A critical lesson from the COVID-19 pandemic is that we must invest in strengthening the health workforce to enable equitable pandemic prevention, preparedness, and response and deliver essential health services. The following are urgent actions that finance ministers, health ministers, other policymakers, and donors must undertake at all levels to prepare the workforce for the future and ensure universal health coverage.

  1. Allocate increased, dedicated funding for long-term health systems and health workforce strengthening. Donors should support low- and middle-income countries’ health system reforms to build and sustain their health workforce, including nurses, midwives, and community health workers (CHWs). National-level stakeholders, including ministries of health, ministries of finance, and the private sector should collaborate to expand fiscal space and align budgeting for the health workforce needed for universal health coverage.
  2. Train and employ new health workers and retain existing health workers to meet health needs. Provide fair and timely pay and career advancement opportunities. Ensure gender equitable preservice training, recruitment, and compensation. Provide supportive supervision, continuing in-service education, and supplies and commodities to enable health workers to deliver high-quality and responsive health services and improve population health outcomes. Define workforce standards with a gender lens and include responsibilities and tasks, educational guidelines, and minimum competency requirements.
  3. Ensure safe and decent work for all health workers, including women and community health workers. Provide health workers adequate protection, including personal protective equipment, and ensure adequate water, sanitation, and hygiene services. Address violence against health workers and foster policies and investments that improve their working conditions, including by preventing and addressing gender-based exploitation, abuse, and harassment. Ensure adequate infrastructure and access to health services for all health workers—including mental health care and vaccination—without financial hardship.
  4. Integrate community health workers into national health systems and pay them fairly. CHWs in particular are under-supported, even though they play a crucial role in pandemic response and providing quality care, and they could be tapped to do even more. Many CHWs are not paid or are underpaid, and most of them are women. Collect data on all health workers disaggregated by gender, age, type, location, and contract; track service delivery and health outcome information; and use data for better informed workforce planning. Services provided by community health workers, in particular, must be tracked separately to optimize resources and impact.

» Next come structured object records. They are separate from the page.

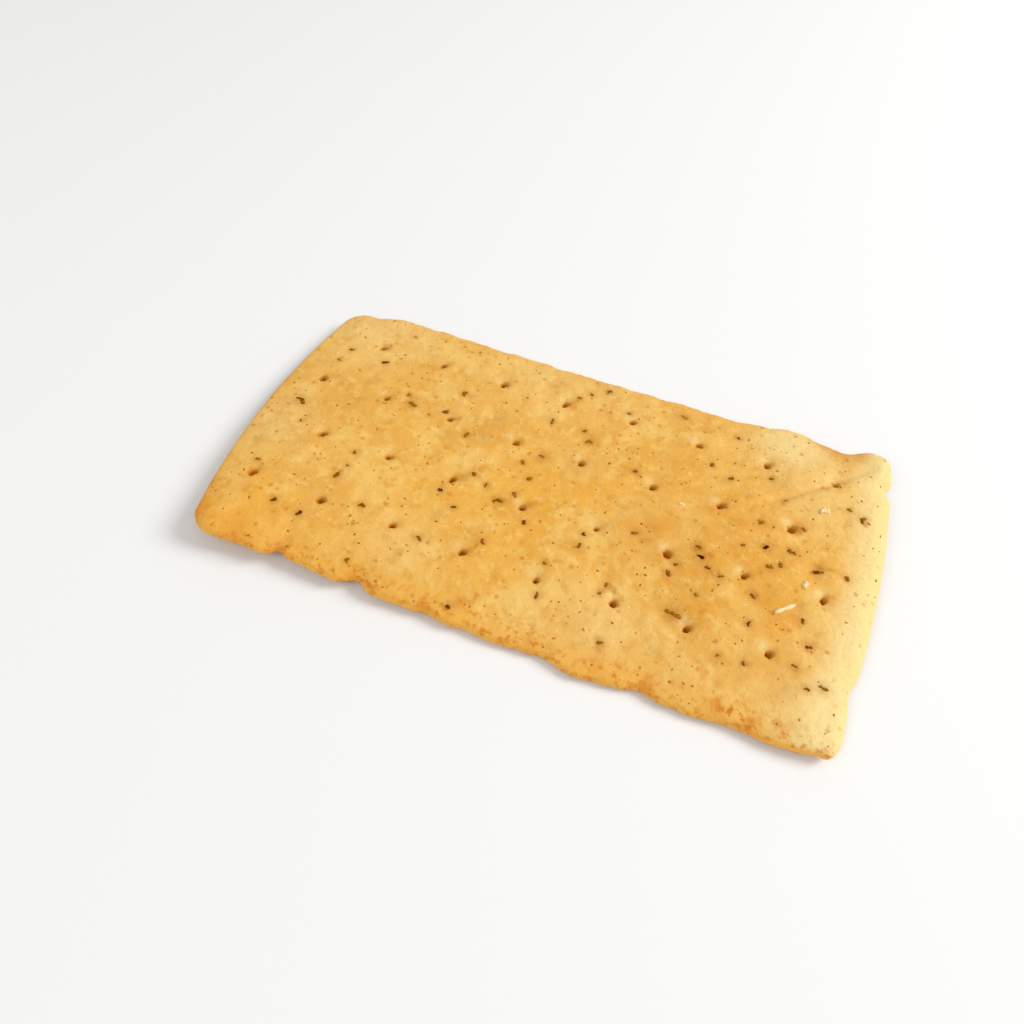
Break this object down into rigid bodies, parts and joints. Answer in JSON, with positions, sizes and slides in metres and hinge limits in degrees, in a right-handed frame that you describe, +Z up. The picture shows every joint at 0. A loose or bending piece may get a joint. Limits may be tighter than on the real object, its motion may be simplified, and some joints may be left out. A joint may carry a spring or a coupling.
{
  "type": "rosemary cracker",
  "caption": "Long rectangular sheet cracker with bulging short ends, torn wavy long edges, staggered rows of dock holes and baked-in herb flecks, lying flat and slightly bowed.",
  "frame": {"origin": "middle of the cracker's footprint, at the level of the table that it lies on", "axes": "+X along the length towards the thicker short end, +Y towards the long edge with the puffed corner, +Z up out of the docked top face"},
  "size_m": [0.15, 0.0836, 0.0086],
  "materials": {
    "crust": "golden baked crust, matt with a faint oily sheen"
  },
  "bodies": {
    "root": {"cracker": "crust"}
  },
  "joints": []
}
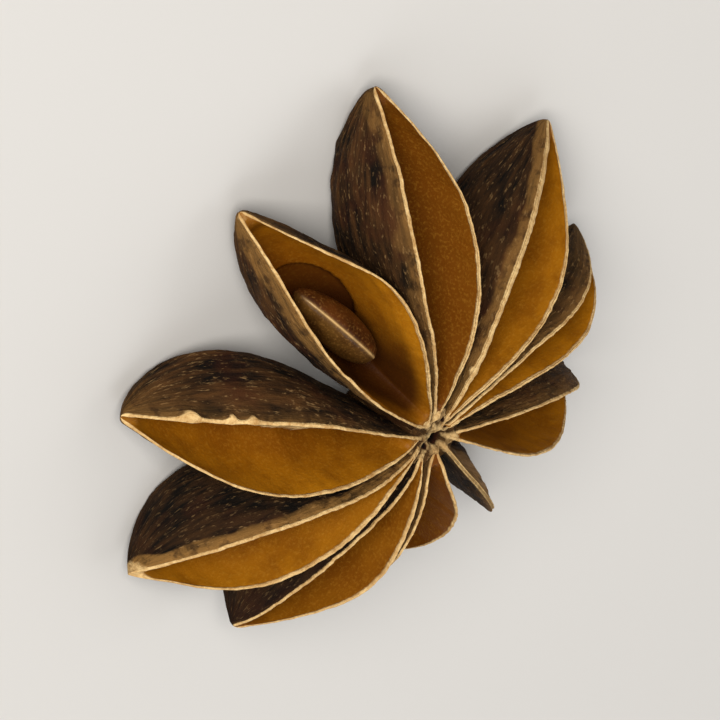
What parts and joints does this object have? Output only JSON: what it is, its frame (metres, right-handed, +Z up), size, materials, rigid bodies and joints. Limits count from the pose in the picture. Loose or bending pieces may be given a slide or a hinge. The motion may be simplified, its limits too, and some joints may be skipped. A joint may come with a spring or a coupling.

  5. Involve frontline health workers—including women, nurses, midwives, and community health workers—in health policymaking, including emergency response committees, budget planning, and donor consultations so that their needs and lived realities are considered. Ensure global health initiatives include frontline health workers in health policy planning bodies, such as in Global Fund Country Coordinating Mechanisms and ensure frontline health workers are included in key planning processes, such as the development of PEPFAR Country Operational Plans and proposals to the Pandemic Fund.